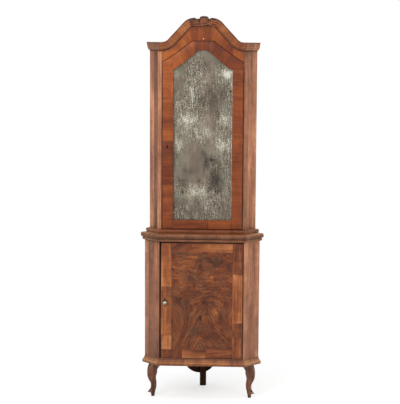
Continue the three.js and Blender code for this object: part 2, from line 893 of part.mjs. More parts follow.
// Plinth and waist
for (let i = 0; i < runs.length; i += 1) {
  place(lowerCase, `plinth_${runs[i]}`, mitredRun(lower, i, plinthSection, legHeight), moulding);
  place(lowerCase, `waist_moulding_${runs[i]}`, mitredRun(lower, i, waistSection, waistBottom), moulding);
  place(upperCase, `base_moulding_${runs[i]}`, mitredRun(upper, i, baseSection, waistTop), moulding);
}

// Legs
for (const [name, side] of sides) {
  const leg = place(lowerCase, `front_leg_${name}`, cabrioleLeg(), legWood);
  leg.rotation.z = side > 0 ? -Math.PI / 4 : (-3 * Math.PI) / 4;
  leg.position.set(side * (lower.half + lower.run / 2), lower.run / 2, 0);
}
place(lowerCase, 'rear_leg', rearLeg(), darkWood);

// Lower carcase
for (const [name, side] of sides) {
  const board = planPrism(sideOutline(lower, side), plinthTop, waistBottom);
  const beds = side > 0 ? lowerHinges.map((z) => leafBed(lower, z, lower.jamb, 1)) : [];
  place(lowerCase, `lower_side_${name}`, cut(board, ...beds), cantWalnut);
  const post = planPrism(postOutline(lower, side), plinthTop, lowerTopUnder);
  const mortises = side < 0 ? [boltMortise(lower, lowerLockWidth, lowerKeyLevel)] : [];
  place(lowerCase, `lower_post_${name}`, cut(post, ...mortises), pine);
  const wallBoard = planPrism(wallBoardOutline(lower, side), legHeight, lowerTopUnder);
  place(lowerCase, `lower_back_${name}`, cut(wallBoard, housing(lower, lowerShelfLevel)), pine);
}
place(lowerCase, 'lower_back_centre', lowerRearBoard(lowerTopUnder), darkWood);
place(lowerCase, 'lower_bottom',
  planPrism(deckOutline(lower, sideThickness + fit), plinthTop - deckThickness, plinthTop), pine);
const wallEndX = lower.half + lower.run - (sideThickness + fit) * diagonal;
const wallEndY = lower.run + (sideThickness + fit) * diagonal;
const lidFront = sideThickness + fit;
place(lowerCase, 'lower_top', planPrism(mirrored([
  [lidFront + lower.cantLine - fit * Math.SQRT2, lidFront],
  [wallEndX, wallEndY],
  [rearHalf, caseDepth],
]), lowerTopUnder, waistTop), pine);

// Shelves, let into housings in the wall boards
place(lowerCase, 'lower_shelf', shelf(lower, lowerShelfLevel), pine);
place(upperCase, 'upper_shelf_low', shelf(upper, upperShelfLevels[0]), pine);
place(upperCase, 'upper_shelf_high', shelf(upper, upperShelfLevels[1]), pine);

// Upper carcase
for (const [name, side] of sides) {
  const board = planPrism(sideOutline(upper, side), baseTop, corniceTop);
  const beds = side > 0 ? upperHinges.map((z) => leafBed(upper, z, upper.jamb, 1)) : [];
  place(upperCase, `upper_side_${name}`, cut(board, ...beds), cantWalnut);
  const post = planPrism(postOutline(upper, side), baseTop, upperTopUnder);
  const mortises = side < 0 ? [boltMortise(upper, upperLockWidth, upperKeyLevel)] : [];
  place(upperCase, `upper_post_${name}`, cut(post, ...mortises), pine);
  const wallBoard = planPrism(wallBoardOutline(upper, side), waistTop, corniceTop);
  const housings = upperShelfLevels.map((level) => housing(upper, level));
  place(upperCase, `upper_back_${name}`, cut(wallBoard, ...housings), pine);
}
place(upperCase, 'upper_back_centre', planPrism(rearOutline, waistTop, corniceTop), pine);
place(upperCase, 'upper_bottom', planPrism(
  deckOutline(upper, upper.front + sideThickness + fit), baseTop - deckThickness, baseTop), pine);
place(upperCase, 'upper_top', planPrism(deckOutline(upper, upper.stop), upperTopUnder, corniceTop), pine);

// Frieze and cornice. Above the top deck the frieze is thicker, and stops the crown of the door
const friezeHalf = upper.jamb - fit;
const friezeTop = wholeArch(pediment, -friezeInset, friezeHalf);
function friezeBacking(near, far, bottom) {
  const sheet = [...friezeTop, [-friezeHalf, upperTopUnder], [friezeHalf, upperTopUnder]];
  return keep(
    frontPrism(sheet, near, far),
    block(-friezeHalf, friezeHalf, near - overrun, far + overrun, bottom, crownTop),
  );
}
const friezeFoot = wholeArch(doorArch, archGap, friezeHalf);
place(upperCase, 'frieze', join(
  frontPrism([...friezeTop, ...friezeFoot.reverse()], upper.front, upper.doorBack),
  friezeBacking(upper.doorBack - overrun, upper.stop + overrun, doorArch.crown + archGap),
  friezeBacking(upper.stop, upper.stop + friezeStopDepth, corniceTop + fit),
), walnut);
for (const [name, side] of sides) {
  place(upperCase, `cornice_arch_${name}`, archedHalf(side), moulding);
  place(upperCase, `cornice_return_${name}`,
    mitredRun(upper, side > 0 ? 2 : 0, corniceSection(fit), corniceTop, -1), moulding);
}
place(upperCase, 'crest', crest(), legWood);

// Lower door
const lowerPanel = block(
  lower.doorLeft, lower.doorRight, lower.front, lower.doorBack, lower.sill, lowerDoorTop,
);
const lowerBeds = lowerHinges.map((z) => leafBed(lower, z, lower.doorRight, -1));
const lowerHole = keyHole(lowerKeyX, lowerKeyLevel, lower.front - fit, lower.doorBack + fit);
place(lowerDoor, 'lower_door_panel', cut(lowerPanel, lowerHole, ...lowerBeds), burl);

// Upper door
function paneOutline(offset) {
  const half = glassHalf + offset;
  return [[-half, glassSill - offset], [half, glassSill - offset], ...wholeArch(glassArch, offset, half)];
}
const rebate = frontPrism(paneOutline(rebateWidth), upper.doorBack - rebateDepth, upper.doorBack + fit);
const upperBeds = upperHinges.map((z) => leafBed(upper, z, upper.doorRight, -1));
const upperHole = keyHole(upperKeyX, upperKeyLevel, upper.front - fit, upper.doorBack + fit);
for (const [name, side] of sides) {
  const x0 = Math.min(side * glassHalf, side * upper.doorRight);
  const stile = block(x0, x0 + stileWidth, upper.front, upper.doorBack, upper.sill, glassShoulder);
  const cuts = side > 0 ? [rebate, ...upperBeds] : [rebate, upperHole];
  place(upperDoor, `upper_door_stile_${name}`, cut(stile, ...cuts), walnut);
}
const archRail = frontPrism([
  ...wholeArch(doorArch, 0, upper.doorRight),
  [-upper.doorRight, glassShoulder],
  [-glassHalf, glassShoulder],
  ...wholeArch(glassArch, 0, glassHalf).reverse().slice(1, -1),
  [glassHalf, glassShoulder],
  [upper.doorRight, glassShoulder],
], upper.front, upper.doorBack);
place(upperDoor, 'upper_door_arch_rail', cut(archRail, rebate, ...upperBeds), walnut);
const bottomRail = block(-glassHalf, glassHalf, upper.front, upper.doorBack, upper.sill, glassSill);
place(upperDoor, 'upper_door_bottom_rail', cut(bottomRail, rebate), walnut);
const paneFront = upper.doorBack - rebateDepth + fit;
const paneGrow = rebateWidth - fit;
const paneBack = paneFront + glassThickness;
place(upperDoor, 'mirror_glass', frontPrism(paneOutline(paneGrow), paneFront, paneBack), mirror);
const backFront = paneBack + fit;
place(upperDoor, 'mirror_backboard',
  frontPrism(paneOutline(paneGrow), backFront, backFront + mirrorBackThickness), pine);

// Hinges of both doors
for (const [prefix, stage, levels, group, frame] of [
  ['lower', lower, lowerHinges, lowerDoor, lowerCase],
  ['upper', upper, upperHinges, upperDoor, upperCase],
]) {
  for (const [i, name] of [[0, 'low'], [1, 'high']]) {
    place(group, `${prefix}_hinge_${name}_door_leaf`, doorLeaf(stage, levels[i]), iron);
    place(frame, `${prefix}_hinge_${name}_jamb_leaf`, jambLeaf(stage, levels[i]), iron);
  }
}

// Locks of both doors
place(lowerDoor, 'lower_lock_case', lockCase(lower, lowerLockWidth, lowerKeyX, lowerKeyLevel), iron);
place(lowerDoor, 'lower_lock_bolt', lockBolt(lower, lowerLockWidth, lowerKeyX, lowerKeyLevel), iron);
place(upperDoor, 'upper_lock_case', lockCase(upper, upperLockWidth, upperKeyX, upperKeyLevel), iron);
place(upperDoor, 'upper_lock_bolt', lockBolt(upper, upperLockWidth, upperKeyX, upperKeyLevel), iron);

// Escutcheon: a lozenge with hollow sides, pierced for the key
function escutcheon() {
  const half = escutcheonWidth / 2;
  const rise = escutcheonHeight / 2;
  const shape = new THREE.Shape();
  shape.moveTo(half, 0);
  for (const [sx, sz, ex, ez] of [[1, 1, 0, rise], [-1, 1, -half, 0], [-1, -1, 0, -rise], [1, -1, half, 0]]) {
    const pullX = sx * (half / 2 - escutcheonWaist / 2);
    const pullZ = sz * (rise / 2 - escutcheonWaist / 2);
    shape.quadraticCurveTo(pullX, pullZ, ex, ez);
  }
  const points = shape.getPoints(arcSteps / 2).slice(0, -1);
  const outline = points.map((p) => [p.x + lowerKeyX, p.y + lowerKeyLevel]);
  const plate = frontPrism(outline, lower.front - escutcheonThickness, lower.front);
  return cut(plate, keyHole(lowerKeyX, lowerKeyLevel, lower.front - keyStand, lower.front + fit));
}
place(lowerDoor, 'escutcheon', escutcheon(), brass);

// Key: bow, collar, shank and bit, its end in the back plate of the lock
function key() {
  const shankFront = lower.front - keyStand;
  const shankEnd = lower.doorBack + lockDepth;
  const shank = yBar(lowerKeyX, lowerKeyLevel, keyRadius, shankFront, shankEnd, knuckleSides);
  const collar = yBar(
    lowerKeyX, lowerKeyLevel, keyCollarRadius, shankFront, shankFront + keyCollarLength, knuckleSides,
  );
  const bow = new THREE.TorusGeometry(1, bowWire / bowWidth, knuckleSides / 2, bowSegments);
  bow.scale(bowWidth / 2 - bowWire / 2, bowLength / 2 - bowWire / 2, bowWidth / 2);
  bow.translate(lowerKeyX, shankFront - bowLength / 2 + bowWire / 2, lowerKeyLevel);
  const bitEnd = shankEnd - lockWall - fit;
  const bit = block(
    lowerKeyX, lowerKeyX + keyRadius + keyBitLength, bitEnd - keyBitWidth, bitEnd,
    lowerKeyLevel - keyBitThickness / 2, lowerKeyLevel + keyBitThickness / 2,
  );
  return join(shank, collar, bow, bit);
}
place(lowerDoor, 'lower_key', key(), brightIron);

export default cupboard;
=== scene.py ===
# Corner cupboard: veneers, mouldings, carving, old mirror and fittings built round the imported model.
# Lengths are millimetres on the plan, with y measured from the front of the lower door, until a mesh
# is written in metres.
import math
import random
from collections import namedtuple

import bmesh
import bpy
from mathutils import Matrix, Vector, noise
from mathutils.geometry import tessellate_polygon

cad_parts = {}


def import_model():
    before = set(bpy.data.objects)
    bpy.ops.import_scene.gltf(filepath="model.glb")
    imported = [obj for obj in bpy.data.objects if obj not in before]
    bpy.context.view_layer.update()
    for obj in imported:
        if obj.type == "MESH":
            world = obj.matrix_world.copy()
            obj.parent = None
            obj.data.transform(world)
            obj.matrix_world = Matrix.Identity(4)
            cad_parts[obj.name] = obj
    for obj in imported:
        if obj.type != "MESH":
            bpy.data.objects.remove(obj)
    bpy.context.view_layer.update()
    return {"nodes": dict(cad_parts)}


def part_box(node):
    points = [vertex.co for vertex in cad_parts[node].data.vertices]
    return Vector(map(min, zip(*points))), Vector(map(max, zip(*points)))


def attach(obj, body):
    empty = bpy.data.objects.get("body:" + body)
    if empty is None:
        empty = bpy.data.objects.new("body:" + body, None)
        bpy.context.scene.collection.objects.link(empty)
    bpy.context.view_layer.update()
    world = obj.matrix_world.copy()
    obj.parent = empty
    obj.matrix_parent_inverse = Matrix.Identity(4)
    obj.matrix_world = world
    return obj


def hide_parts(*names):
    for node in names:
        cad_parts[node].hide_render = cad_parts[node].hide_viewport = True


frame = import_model()

MM = 0.001
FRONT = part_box("lower_door_panel")[0].y
FIT = 0.3
LIP = 4.5
SIDE_THICKNESS = 20
VENEER = 1
SLANT = math.sqrt(0.5)
ROOT_TWO = math.sqrt(2)
MITRE = math.tan(math.pi / 8)
HAIRLINE = FIT / 2 / math.cos(math.pi / 8)
SIDES = ((1, "right"), (-1, "left"))


def span(node):
    """Lowest and highest corner of a CAD node, in millimetres on the plan"""
    low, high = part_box(node)
    origin = Vector((0, FRONT, 0))
    return (low - origin) / MM, (high - origin) / MM


# Plan and levels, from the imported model
Stage = namedtuple("Stage", "half front run jamb")


def stage(side_node, door_node):
    """Half width of the front, its plane, depth of the canted sides and place of the jamb"""
    low, high = span(side_node)
    half = low.x + LIP
    return Stage(half, span(door_node)[0].y, high.x - half, low.x)


LOWER = stage("lower_side_right", "lower_door_panel")
UPPER = stage("upper_side_right", "upper_door_stile_left")
LEG_TOP, PLINTH_TOP = (corner.z for corner in span("plinth_front"))
WAIST_LOW, WAIST_TOP = (corner.z for corner in span("waist_moulding_front"))
BASE_TOP = span("base_moulding_front")[1].z
CORNICE_TOP = span("cornice_return_right")[1].z
CREST_TOP = span("crest")[1].z
CREST_RISE = 10
CROWN = CREST_TOP - CREST_RISE
DOOR_LOW, DOOR_HIGH = span("lower_door_panel")
STILE_LOW, STILE_HIGH = span("upper_door_stile_right")
ARCH_HIGH = span("upper_door_arch_rail")[1]
PANE_LOW, PANE_HIGH = span("mirror_glass")

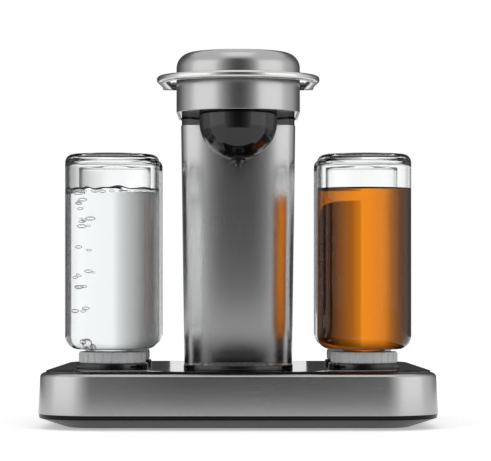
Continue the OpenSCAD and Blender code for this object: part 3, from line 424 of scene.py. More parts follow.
def arc(centre: tuple[float, float], r: float, start: float, end: float, steps: int) -> Array:
    """Points centre + r * (cos a, sin a) for a from start to end.

    Args:
        centre: the arc's centre.
        r: its radius.
        start: first angle in degrees.
        end: last angle in degrees.
        steps: points on the arc, less one.

    Returns:
        The points, one row each.
    """
    a = np.radians(np.linspace(start, end, steps + 1))
    return np.stack([centre[0] + r * np.cos(a), centre[1] + r * np.sin(a)], 1)


def grid_quads(rows: int, columns: int, close_rows: bool, close_columns: bool) -> Array:
    """Quads of a grid whose vertex (i, j) has index i * columns + j.

    Args:
        rows: number of rows.
        columns: number of columns.
        close_rows: the last row joins the first.
        close_columns: the last column joins the first.

    Returns:
        An array of four indices for each quad.
    """
    i, j = np.meshgrid(np.arange(rows if close_rows else rows - 1),
                       np.arange(columns if close_columns else columns - 1), indexing="ij")
    i2, j2 = (i + 1) % rows, (j + 1) % columns
    quads = np.stack([i * columns + j, i * columns + j2, i2 * columns + j2, i2 * columns + j], -1)
    return quads.reshape(-1, 4)


def turned(profile: Array, centre: tuple[float, float], segments: int = 160) -> tuple[Array, list]:
    """A surface of revolution: point (r, z) of the closed profile goes to centre + r * (cos a, sin a) at z.

    Args:
        profile: rows of radius and height.
        centre: the axis's place.
        segments: steps round the axis.

    Returns:
        Vertices and faces.
    """
    a = np.linspace(0.0, 2.0 * math.pi, segments, endpoint=False)
    r, z = profile[:, 0:1], profile[:, 1:2]
    grid = np.stack([centre[0] + r * np.cos(a), centre[1] + r * np.sin(a), z + 0.0 * a], -1)
    return grid.reshape(-1, 3), grid_quads(len(profile), segments, True, True).tolist()


def shell(outline: Callable[[float, float], Array], section: Array, closed: bool) -> tuple[Array, list]:
    """A wall that follows an outline: point (inset, z) of the closed section runs along outline(inset, z).

    Args:
        outline: gives the points, in three dimensions, of the outline drawn in by inset at height z.
        section: rows of inset and height.
        closed: the outline is closed; an open one gets an end face at each end.

    Returns:
        Vertices and faces.
    """
    rings = np.stack([outline(float(inset), float(z)) for inset, z in section])
    count, length = rings.shape[:2]
    faces = grid_quads(count, length, True, closed).tolist()
    if not closed:
        faces.append(list(range(0, count * length, length)))
        faces.append(list(range(length - 1, count * length, length)))
    return rings.reshape(-1, 3), faces


def slab(plan: Array, start: float, end: float, axis: int = 2) -> tuple[Array, list]:
    """A flat shape given thickness along an axis, with its plan in the other two.

    Args:
        plan: rows of the plan's two coordinates.
        start: the first face's place on the axis.
        end: the other face's place.
        axis: 0, 1 or 2 for X, Y or Z.

    Returns:
        Vertices and faces.
    """
    others = [k for k in range(3) if k != axis]
    rings = np.zeros((2, len(plan), 3))
    rings[:, :, others] = plan
    rings[0, :, axis], rings[1, :, axis] = start, end
    count = len(plan)
    faces = grid_quads(2, count, False, True).tolist()
    return rings.reshape(-1, 3), faces + [list(range(count))[::-1], list(range(count, 2 * count))]


def mesh_of(name: str, parts: Sequence[tuple[Array, list]]) -> bpy.types.Mesh:
    """A mesh from surfaces in millimetres, with doubles merged and faces turned outwards.

    Args:
        name: the mesh's name.
        parts: vertices and faces of each surface.

    Returns:
        The mesh, in metres.
    """
    mesh = bpy.data.meshes.new(name)
    starts = np.cumsum([0] + [len(points) for points, _ in parts])
    faces = [[k + int(start) for k in face]
             for (_, part), start in zip(parts, starts, strict=False) for face in part]
    mesh.from_pydata(np.concatenate([points for points, _ in parts]) * MM, [], faces)
    work = bmesh.new()
    work.from_mesh(mesh)
    bmesh.ops.remove_doubles(work, verts=work.verts, dist=1e-7)
    bmesh.ops.delete(work, geom=[e for e in work.edges if not e.link_faces], context="EDGES")
    bmesh.ops.recalc_face_normals(work, faces=work.faces)
    work.to_mesh(mesh)
    work.free()
    return mesh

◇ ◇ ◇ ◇

JOB: Begin with the line containing "return join(shank, collar, bow, bit);" and end with the line containing "obj.matrix_world = Matrix.Identity(4)"; repeat every line from start to finish exactly, and nothing outside them.

CORRECT ANSWER:
  return join(shank, collar, bow, bit);
}
place(lowerDoor, 'lower_key', key(), brightIron);

export default cupboard;
=== scene.py ===
# Corner cupboard: veneers, mouldings, carving, old mirror and fittings built round the imported model.
# Lengths are millimetres on the plan, with y measured from the front of the lower door, until a mesh
# is written in metres.
import math
import random
from collections import namedtuple

import bmesh
import bpy
from mathutils import Matrix, Vector, noise
from mathutils.geometry import tessellate_polygon

cad_parts = {}


def import_model():
    before = set(bpy.data.objects)
    bpy.ops.import_scene.gltf(filepath="model.glb")
    imported = [obj for obj in bpy.data.objects if obj not in before]
    bpy.context.view_layer.update()
    for obj in imported:
        if obj.type == "MESH":
            world = obj.matrix_world.copy()
            obj.parent = None
            obj.data.transform(world)
            obj.matrix_world = Matrix.Identity(4)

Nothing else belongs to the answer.